The New Orleans picture came fairly early in this trip. It was a miracle that he got it. He was focused on shooting a parade when he suddenly swung around, and there was the trolley. Many pictures happened that way. He was in the right place at the right time, but he also had the right reflexes, a dancer’s combination of precision and abandon. And he had the right instincts or, maybe, attitude. For some people a camera is armor. For Mr. Frank it was an antenna, a feeling and thinking device.

Once back in New York at the end of his travel year, he carried his instincts and reflexes into the darkroom and onto the editing table. From the many thousands of pictures he had snapped, he made hundreds of contact sheets; the Met has a fascinating selection. And from these he pulled around a thousand working prints, which he tacked to his studio walls and slowly, slowly whittled down to 100, to 95, to 86, to 83.

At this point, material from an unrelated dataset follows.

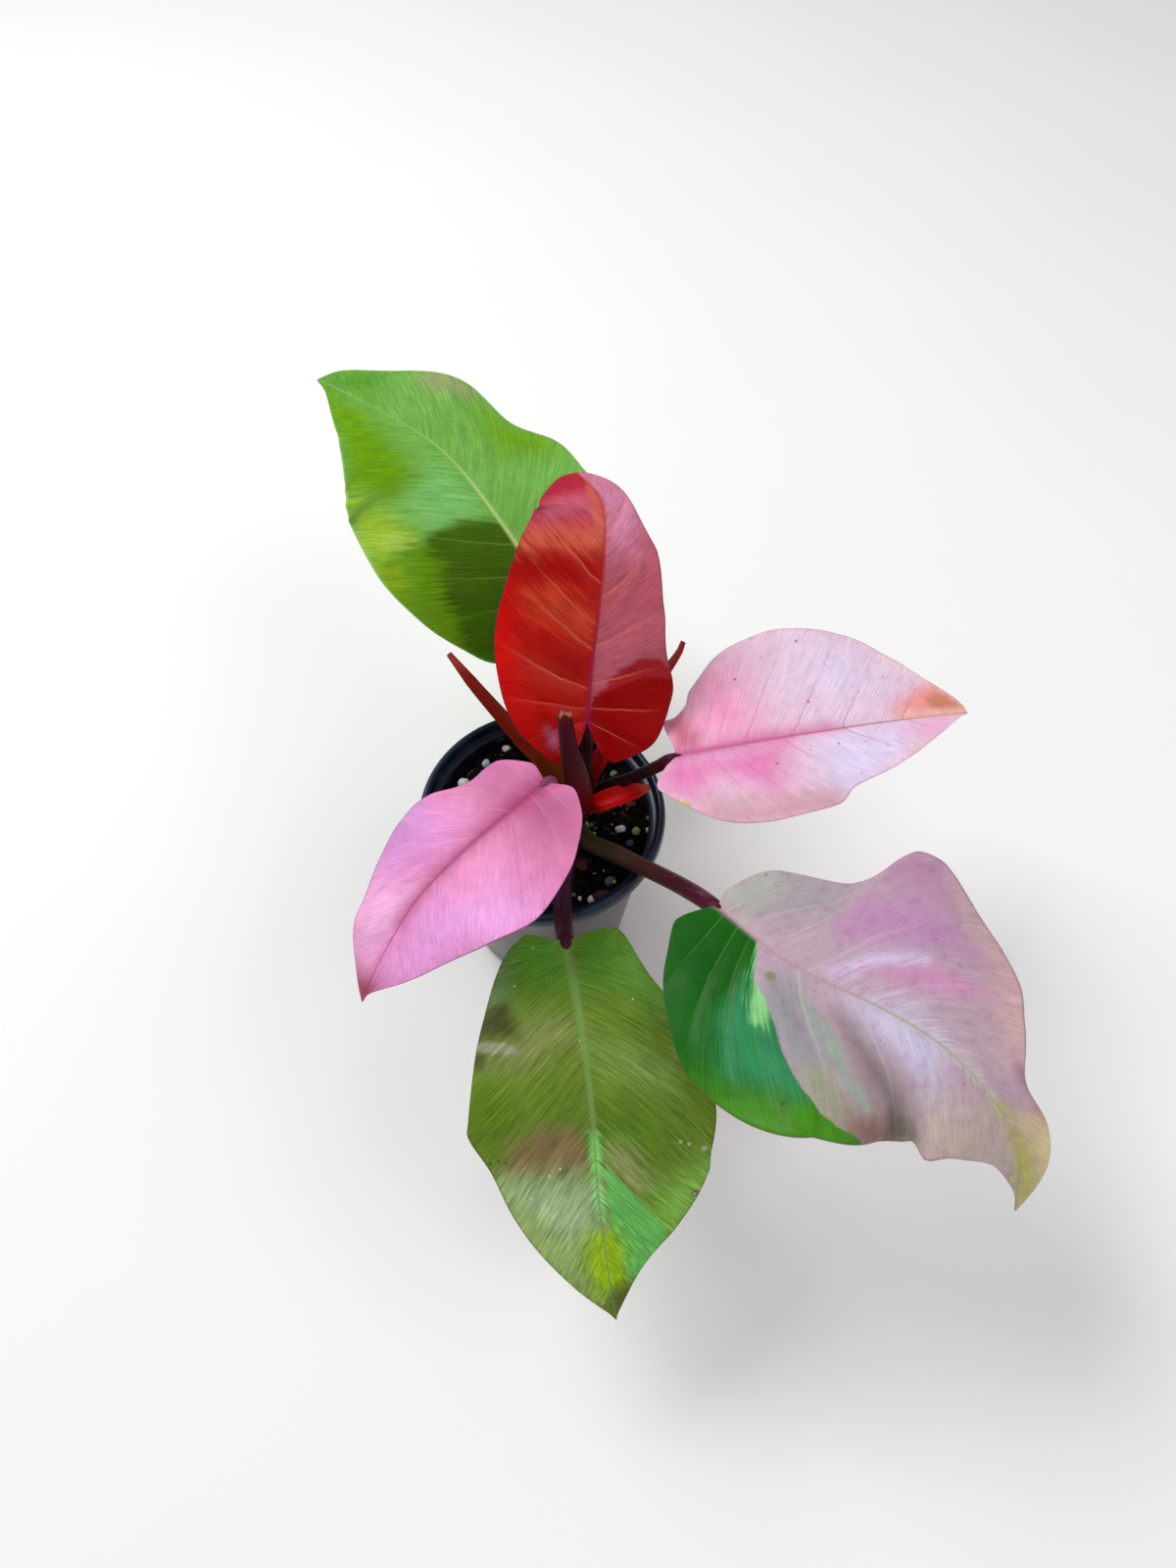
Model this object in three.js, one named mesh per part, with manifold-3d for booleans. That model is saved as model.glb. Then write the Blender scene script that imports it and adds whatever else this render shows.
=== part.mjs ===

That final selection forms the bulk of the show “Looking In: Robert Frank’s ‘The Americans,’ ” which was organized by Sarah Greenough, senior curator of photographs at the National Gallery of Art in Washington, and Jeff L. Rosenheim of the Met’s photography department. As in the book, the sequence begins with the Hoboken flag and unfolds in four sections, distinguished by mood and tempo.

Images of flags, cars and jukeboxes set up a light, steady under-beat for recurring character types: socialites and politicians, bikers and retirees, urban cowboys, hot-to-trot teenagers and just plain folks. A starlet in Hollywood strikes a pose; three drag queens vamp on a New York City street. A hard-eyed waitress glares into space; a hotel elevator attendant dreams a pensive dream as people in furs and suits blur past her.

Occasionally figures appear in landscapes, as in an image of an itinerant preacher kneeling, robed in white, beside the Mississippi River. Just as often, landscapes are all but empty. A Montana mining town seen from a window looks blasted and abandoned; a stretch of New Mexican highway, shot from ground-level, road-kill perspective, is a blank line to the horizon until you spot a speck of a car.

A similar road appears in another photograph, though here the car is parked right in front of us, its headlights on. Through the windshield we see dim figures — Mr. Frank’s first wife, Mary, and their two children — bundled together for warmth. Whether they are asleep or sitting in open-eyed exhaustion is hard to say, they are so shadowy, so near but so far away.

Theirs is the concluding image in “The Americans,” and it is true to the spirit of the sequence as a whole. It is not a perfect picture in any conventional way. Its balances are odd; its atmosphere is blurry and grainy, as if with static or dust. Like many of Mr. Frank’s pictures, it isn’t about an event but about an uncertain moment between events, when emotional guards are down, and dark feelings can flow in. In the way a film still does, it seems to call for a larger narrative to make sense. (In 1958 Mr. Frank announced that he was giving up still photography for films, and he made many.)

The ostensibly throwaway style of this and other pictures had a huge influence, from the 1960s forward, on young artists who understood that traditional models of resolution and wholeness, in art as in life, are unstable, if not illusory. That “The Americans” could embody this concept while being a virtuosic feat of formal discipline and psychic endurance only increased its exemplary status, except perhaps to Mr. Frank himself, now 84, whose attitude toward his book has tended to grow more antagonistic with its critical and commercial success.

And how does the “The Americans” come across today? In the nominally post-racial Obama era, its political urgencies feel less immediate than they once did, but also prophetic. Its mournful tenderness, without being sentimental, seems deeper than ever. The days and nights it records are more than a half-century gone. The preacher, the nurse, the woman hidden by the flag, the sharp-eyed woman and the tearful black man on the trolley are, you imagine, gone.

What’s left is a still-strange country and a book of pictures by a foreigner who came to America impulsively, traveled our roads restlessly, and by not fully knowing our language heard it correctly and told us, the way we could not, truths about ourselves.

“Looking In: Robert Frank’s ‘The Americans’ ” remains through Jan. 3 at the Metropolitan Museum of Art, metmuseum.org.